Work to be completed:
Report every line in the listing that contains the string "More".

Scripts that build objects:
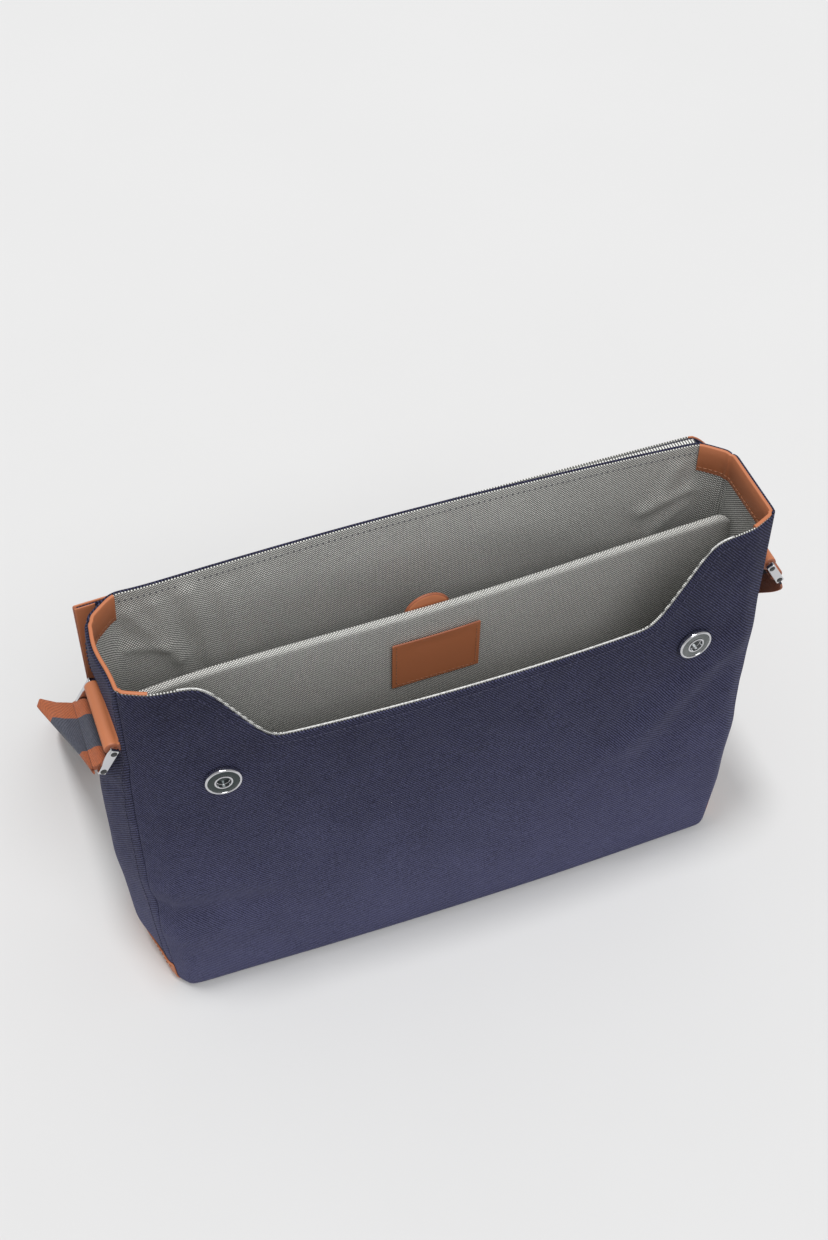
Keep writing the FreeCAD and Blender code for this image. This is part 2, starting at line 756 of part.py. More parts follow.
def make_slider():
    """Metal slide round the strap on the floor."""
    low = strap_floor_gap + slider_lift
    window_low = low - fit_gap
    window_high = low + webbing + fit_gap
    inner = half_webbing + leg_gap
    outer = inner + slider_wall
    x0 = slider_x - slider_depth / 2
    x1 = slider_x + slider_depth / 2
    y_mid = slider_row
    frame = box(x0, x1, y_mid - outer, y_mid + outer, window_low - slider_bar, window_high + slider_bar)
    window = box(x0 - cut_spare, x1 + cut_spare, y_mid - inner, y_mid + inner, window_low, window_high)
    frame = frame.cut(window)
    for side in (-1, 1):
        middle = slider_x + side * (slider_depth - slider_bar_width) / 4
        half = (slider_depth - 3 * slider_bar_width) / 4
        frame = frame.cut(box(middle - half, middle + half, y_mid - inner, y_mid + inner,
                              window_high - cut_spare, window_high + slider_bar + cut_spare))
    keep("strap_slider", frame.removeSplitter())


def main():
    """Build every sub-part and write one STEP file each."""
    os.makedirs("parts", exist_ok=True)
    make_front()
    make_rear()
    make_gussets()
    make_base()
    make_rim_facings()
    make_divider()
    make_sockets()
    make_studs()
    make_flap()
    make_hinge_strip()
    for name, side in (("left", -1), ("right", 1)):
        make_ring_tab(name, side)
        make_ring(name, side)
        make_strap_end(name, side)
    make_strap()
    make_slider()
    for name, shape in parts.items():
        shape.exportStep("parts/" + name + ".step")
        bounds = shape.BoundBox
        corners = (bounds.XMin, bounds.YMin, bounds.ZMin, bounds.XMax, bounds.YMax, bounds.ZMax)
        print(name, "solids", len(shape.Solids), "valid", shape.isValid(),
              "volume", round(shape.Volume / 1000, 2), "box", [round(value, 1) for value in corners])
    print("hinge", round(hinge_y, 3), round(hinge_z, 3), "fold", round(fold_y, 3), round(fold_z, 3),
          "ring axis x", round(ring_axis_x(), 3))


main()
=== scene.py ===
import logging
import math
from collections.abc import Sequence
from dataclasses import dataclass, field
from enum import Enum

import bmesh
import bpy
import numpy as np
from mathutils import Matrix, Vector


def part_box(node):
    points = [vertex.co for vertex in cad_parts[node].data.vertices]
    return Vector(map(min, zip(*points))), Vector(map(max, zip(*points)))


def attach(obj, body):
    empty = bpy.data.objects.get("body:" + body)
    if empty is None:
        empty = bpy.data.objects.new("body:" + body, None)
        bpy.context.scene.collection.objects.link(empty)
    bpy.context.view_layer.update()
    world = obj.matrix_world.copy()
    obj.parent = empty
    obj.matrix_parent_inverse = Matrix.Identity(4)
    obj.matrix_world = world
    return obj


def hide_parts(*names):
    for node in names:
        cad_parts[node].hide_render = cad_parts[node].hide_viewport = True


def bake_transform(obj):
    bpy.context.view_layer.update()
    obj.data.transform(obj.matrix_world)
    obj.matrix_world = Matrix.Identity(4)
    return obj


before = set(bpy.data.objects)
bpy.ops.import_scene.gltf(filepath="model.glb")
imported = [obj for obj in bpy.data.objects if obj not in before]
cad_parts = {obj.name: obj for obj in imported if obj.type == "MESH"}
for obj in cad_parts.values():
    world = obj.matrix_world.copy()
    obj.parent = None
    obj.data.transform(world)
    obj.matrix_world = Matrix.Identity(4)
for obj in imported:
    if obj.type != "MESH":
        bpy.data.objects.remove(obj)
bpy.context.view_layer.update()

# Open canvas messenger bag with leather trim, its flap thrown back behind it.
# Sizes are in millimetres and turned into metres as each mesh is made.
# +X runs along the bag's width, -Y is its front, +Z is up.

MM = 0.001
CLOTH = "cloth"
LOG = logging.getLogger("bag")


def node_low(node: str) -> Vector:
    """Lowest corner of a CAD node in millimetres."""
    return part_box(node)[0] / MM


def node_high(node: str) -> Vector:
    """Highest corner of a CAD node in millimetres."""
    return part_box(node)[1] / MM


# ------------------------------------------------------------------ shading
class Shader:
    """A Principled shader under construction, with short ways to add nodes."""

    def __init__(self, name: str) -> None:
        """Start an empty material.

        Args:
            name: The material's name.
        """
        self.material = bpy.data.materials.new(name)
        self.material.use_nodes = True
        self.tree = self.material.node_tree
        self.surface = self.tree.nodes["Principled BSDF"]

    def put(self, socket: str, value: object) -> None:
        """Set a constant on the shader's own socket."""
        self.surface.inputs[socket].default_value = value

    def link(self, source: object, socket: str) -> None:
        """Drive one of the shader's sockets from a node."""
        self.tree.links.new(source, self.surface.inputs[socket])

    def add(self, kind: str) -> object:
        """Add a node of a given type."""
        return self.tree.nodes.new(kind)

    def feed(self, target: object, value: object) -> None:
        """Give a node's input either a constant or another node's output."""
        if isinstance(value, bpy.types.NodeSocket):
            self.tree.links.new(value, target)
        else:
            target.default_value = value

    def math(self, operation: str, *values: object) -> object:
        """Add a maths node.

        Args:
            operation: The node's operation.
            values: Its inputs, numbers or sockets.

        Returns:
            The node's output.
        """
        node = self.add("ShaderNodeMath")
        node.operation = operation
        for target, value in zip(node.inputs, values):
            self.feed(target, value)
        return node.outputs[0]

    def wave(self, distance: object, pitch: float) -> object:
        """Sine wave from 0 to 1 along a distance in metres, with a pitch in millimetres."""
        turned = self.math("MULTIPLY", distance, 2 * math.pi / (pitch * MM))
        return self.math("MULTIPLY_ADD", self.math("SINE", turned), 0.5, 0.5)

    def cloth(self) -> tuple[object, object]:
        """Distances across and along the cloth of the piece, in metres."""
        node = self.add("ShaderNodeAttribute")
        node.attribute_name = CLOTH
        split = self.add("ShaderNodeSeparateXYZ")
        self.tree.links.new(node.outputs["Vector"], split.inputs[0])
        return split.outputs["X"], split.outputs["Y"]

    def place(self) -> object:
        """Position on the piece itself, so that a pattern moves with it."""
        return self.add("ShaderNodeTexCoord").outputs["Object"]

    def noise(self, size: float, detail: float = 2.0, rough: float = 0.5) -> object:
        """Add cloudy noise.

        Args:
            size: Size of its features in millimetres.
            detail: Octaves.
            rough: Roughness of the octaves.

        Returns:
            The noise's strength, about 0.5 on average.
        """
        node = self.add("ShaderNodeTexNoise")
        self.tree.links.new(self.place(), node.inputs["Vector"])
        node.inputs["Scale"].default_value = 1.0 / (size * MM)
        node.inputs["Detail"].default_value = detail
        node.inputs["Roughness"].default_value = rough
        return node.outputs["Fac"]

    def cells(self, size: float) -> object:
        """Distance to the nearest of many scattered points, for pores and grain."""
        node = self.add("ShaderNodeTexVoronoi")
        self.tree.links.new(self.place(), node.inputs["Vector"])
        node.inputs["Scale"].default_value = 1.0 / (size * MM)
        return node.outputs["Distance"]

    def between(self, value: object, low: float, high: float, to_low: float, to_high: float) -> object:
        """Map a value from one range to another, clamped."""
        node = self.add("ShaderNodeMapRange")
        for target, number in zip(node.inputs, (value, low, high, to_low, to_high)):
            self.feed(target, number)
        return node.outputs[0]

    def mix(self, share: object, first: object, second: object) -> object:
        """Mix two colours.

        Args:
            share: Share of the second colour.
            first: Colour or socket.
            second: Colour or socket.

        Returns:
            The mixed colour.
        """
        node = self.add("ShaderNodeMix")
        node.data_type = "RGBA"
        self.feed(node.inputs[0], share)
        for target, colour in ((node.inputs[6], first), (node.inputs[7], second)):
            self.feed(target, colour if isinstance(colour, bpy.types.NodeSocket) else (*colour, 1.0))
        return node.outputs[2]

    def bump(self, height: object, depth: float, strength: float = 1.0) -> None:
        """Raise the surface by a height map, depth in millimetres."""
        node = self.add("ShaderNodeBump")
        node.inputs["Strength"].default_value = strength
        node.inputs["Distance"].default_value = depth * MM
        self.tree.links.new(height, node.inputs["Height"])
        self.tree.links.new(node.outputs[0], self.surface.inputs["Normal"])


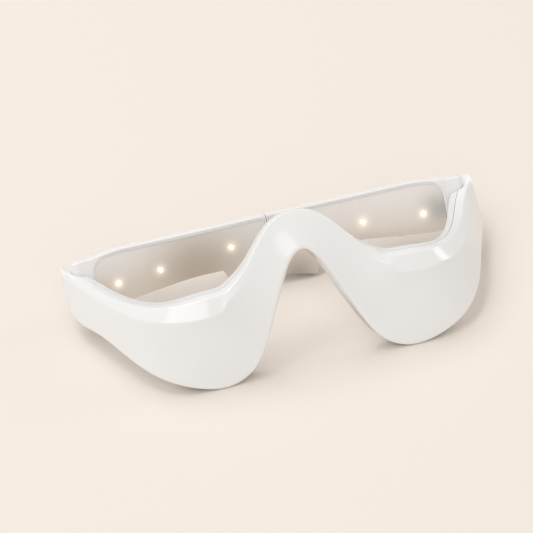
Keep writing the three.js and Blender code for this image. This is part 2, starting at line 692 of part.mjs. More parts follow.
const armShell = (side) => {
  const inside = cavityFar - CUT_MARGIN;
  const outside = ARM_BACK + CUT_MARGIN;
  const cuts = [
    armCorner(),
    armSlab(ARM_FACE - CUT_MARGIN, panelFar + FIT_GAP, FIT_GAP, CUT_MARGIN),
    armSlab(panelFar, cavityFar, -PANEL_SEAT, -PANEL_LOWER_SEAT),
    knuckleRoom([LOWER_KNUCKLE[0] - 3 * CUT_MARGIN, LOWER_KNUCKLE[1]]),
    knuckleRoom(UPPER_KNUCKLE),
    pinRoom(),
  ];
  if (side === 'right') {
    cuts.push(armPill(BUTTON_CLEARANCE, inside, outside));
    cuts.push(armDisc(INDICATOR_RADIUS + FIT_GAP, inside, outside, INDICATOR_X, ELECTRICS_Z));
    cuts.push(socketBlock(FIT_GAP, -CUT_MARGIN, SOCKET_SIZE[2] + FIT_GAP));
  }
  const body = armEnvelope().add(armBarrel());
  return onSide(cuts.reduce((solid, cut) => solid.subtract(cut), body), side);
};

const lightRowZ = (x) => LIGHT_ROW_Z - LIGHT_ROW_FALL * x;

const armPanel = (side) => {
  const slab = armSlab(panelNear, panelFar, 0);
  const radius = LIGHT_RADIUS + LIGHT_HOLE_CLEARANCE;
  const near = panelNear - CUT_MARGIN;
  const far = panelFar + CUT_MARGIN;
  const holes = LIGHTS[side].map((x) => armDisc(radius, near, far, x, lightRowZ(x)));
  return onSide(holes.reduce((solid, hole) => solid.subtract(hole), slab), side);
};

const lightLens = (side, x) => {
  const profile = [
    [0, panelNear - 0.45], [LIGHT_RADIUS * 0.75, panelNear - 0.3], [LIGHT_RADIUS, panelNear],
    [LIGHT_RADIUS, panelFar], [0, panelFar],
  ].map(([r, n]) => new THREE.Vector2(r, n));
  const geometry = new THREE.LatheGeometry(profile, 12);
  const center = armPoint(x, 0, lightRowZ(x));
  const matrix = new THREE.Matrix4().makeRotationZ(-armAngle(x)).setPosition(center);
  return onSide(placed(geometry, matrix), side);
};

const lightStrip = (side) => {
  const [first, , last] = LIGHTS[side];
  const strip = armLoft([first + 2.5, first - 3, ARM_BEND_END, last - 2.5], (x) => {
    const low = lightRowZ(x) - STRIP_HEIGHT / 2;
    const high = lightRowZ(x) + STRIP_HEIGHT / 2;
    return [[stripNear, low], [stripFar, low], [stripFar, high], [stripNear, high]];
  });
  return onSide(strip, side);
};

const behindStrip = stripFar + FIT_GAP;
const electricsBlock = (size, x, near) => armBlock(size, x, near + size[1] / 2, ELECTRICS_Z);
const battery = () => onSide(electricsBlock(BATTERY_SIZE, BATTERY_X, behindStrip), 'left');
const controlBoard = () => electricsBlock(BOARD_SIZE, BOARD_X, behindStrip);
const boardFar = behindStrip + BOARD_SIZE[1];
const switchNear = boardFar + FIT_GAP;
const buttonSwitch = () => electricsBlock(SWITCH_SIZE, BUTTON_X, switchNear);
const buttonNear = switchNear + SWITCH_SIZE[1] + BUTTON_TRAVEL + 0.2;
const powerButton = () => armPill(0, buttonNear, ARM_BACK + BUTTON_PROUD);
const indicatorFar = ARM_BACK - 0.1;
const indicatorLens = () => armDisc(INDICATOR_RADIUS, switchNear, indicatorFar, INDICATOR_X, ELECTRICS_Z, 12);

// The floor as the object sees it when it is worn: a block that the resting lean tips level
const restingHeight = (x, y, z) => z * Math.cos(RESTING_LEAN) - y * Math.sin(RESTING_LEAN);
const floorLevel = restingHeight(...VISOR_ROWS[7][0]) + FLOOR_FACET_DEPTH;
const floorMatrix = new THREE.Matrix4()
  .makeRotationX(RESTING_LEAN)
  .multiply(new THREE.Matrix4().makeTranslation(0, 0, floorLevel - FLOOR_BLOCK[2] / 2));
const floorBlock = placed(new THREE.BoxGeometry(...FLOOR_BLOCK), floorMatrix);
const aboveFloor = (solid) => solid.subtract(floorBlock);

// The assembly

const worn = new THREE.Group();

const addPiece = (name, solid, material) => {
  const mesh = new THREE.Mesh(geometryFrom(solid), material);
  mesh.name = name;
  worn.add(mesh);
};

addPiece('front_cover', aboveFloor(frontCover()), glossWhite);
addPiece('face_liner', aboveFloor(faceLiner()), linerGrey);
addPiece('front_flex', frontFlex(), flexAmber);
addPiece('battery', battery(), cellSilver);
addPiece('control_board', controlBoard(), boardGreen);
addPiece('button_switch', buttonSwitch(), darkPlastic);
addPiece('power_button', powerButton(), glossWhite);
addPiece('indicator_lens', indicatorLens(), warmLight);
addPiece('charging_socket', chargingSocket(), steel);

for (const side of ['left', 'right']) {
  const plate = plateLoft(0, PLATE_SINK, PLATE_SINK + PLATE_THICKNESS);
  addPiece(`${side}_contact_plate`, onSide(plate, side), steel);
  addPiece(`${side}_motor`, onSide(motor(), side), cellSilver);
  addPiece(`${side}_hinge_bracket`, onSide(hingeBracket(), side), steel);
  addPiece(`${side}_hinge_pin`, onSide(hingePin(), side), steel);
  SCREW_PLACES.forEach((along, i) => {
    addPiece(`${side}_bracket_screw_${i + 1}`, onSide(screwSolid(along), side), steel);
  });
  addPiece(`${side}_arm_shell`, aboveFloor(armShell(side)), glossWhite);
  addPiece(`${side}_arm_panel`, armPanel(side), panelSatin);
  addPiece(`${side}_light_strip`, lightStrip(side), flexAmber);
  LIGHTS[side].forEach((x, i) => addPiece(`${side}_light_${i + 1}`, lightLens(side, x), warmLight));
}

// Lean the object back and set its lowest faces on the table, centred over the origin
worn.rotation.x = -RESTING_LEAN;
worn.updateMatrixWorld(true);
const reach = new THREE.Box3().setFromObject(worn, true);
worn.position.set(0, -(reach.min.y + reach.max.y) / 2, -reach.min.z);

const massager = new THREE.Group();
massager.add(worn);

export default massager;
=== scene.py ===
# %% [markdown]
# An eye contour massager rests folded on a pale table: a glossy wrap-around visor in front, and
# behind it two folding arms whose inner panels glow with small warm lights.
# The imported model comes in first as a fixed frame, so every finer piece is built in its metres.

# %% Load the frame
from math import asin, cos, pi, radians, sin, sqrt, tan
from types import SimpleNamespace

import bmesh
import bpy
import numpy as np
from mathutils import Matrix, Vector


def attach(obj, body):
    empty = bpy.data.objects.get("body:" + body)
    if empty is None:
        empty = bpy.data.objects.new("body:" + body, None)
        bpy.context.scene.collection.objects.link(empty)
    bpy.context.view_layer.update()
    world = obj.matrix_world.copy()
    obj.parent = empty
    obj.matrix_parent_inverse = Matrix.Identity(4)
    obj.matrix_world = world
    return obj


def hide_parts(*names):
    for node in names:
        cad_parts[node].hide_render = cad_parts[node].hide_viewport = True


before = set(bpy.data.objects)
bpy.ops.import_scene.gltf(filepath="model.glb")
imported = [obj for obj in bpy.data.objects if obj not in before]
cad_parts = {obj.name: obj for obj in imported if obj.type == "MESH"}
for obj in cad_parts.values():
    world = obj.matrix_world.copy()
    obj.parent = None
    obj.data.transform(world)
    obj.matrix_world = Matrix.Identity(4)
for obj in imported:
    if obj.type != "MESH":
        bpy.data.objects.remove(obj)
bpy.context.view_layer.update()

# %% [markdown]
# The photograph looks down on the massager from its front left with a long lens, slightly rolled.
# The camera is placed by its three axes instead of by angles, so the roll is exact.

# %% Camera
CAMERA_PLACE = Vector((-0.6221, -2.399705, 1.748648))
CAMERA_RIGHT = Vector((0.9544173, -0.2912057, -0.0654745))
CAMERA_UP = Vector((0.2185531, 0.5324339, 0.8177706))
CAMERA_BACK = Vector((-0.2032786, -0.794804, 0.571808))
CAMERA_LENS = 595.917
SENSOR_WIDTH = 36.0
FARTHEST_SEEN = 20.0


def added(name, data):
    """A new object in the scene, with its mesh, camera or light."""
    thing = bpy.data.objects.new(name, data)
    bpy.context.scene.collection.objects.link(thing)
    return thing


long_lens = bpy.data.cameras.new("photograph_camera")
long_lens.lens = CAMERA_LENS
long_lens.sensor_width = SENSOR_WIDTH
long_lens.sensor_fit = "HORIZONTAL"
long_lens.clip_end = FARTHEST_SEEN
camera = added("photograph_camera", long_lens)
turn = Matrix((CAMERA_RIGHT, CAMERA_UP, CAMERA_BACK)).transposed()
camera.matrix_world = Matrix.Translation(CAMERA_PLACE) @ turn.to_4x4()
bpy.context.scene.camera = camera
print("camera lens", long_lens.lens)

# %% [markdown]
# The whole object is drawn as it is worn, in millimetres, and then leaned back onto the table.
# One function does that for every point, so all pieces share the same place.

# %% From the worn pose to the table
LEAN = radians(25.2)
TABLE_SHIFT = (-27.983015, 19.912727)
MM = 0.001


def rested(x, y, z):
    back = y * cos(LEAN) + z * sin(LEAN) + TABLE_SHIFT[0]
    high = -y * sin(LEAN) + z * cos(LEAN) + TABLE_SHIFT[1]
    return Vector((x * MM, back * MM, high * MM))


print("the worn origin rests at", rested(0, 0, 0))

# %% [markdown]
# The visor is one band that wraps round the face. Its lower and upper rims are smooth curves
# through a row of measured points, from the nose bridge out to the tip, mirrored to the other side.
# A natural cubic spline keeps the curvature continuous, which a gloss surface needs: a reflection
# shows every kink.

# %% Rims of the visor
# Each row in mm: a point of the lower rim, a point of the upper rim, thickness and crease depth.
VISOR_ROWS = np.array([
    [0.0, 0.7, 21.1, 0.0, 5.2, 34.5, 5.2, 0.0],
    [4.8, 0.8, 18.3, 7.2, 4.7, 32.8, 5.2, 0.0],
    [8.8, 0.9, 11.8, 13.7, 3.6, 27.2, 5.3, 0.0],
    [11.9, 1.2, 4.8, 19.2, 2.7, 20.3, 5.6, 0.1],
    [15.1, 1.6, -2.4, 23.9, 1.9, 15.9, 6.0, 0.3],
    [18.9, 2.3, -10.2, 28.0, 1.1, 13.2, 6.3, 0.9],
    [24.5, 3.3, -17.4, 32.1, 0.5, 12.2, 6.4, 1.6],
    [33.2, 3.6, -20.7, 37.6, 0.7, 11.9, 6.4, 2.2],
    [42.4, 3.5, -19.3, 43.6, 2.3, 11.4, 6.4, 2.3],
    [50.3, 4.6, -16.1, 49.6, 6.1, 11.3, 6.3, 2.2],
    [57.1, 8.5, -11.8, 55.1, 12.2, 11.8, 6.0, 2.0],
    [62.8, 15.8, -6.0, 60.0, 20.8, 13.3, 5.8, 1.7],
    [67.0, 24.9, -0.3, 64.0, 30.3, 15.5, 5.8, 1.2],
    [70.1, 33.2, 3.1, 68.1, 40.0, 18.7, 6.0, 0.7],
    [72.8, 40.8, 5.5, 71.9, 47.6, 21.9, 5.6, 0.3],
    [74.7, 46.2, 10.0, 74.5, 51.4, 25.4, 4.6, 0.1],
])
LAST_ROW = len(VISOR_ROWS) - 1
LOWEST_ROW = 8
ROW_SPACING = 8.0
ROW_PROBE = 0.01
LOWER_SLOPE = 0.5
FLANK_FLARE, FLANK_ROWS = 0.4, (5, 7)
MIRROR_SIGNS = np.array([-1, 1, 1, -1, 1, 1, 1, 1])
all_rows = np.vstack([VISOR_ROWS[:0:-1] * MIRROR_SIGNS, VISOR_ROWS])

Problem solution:
Keep writing the FreeCAD and Blender code for this image. This is part 2, starting at line 756 of part.py. More parts follow.
Keep writing the three.js and Blender code for this image. This is part 2, starting at line 692 of part.mjs. More parts follow.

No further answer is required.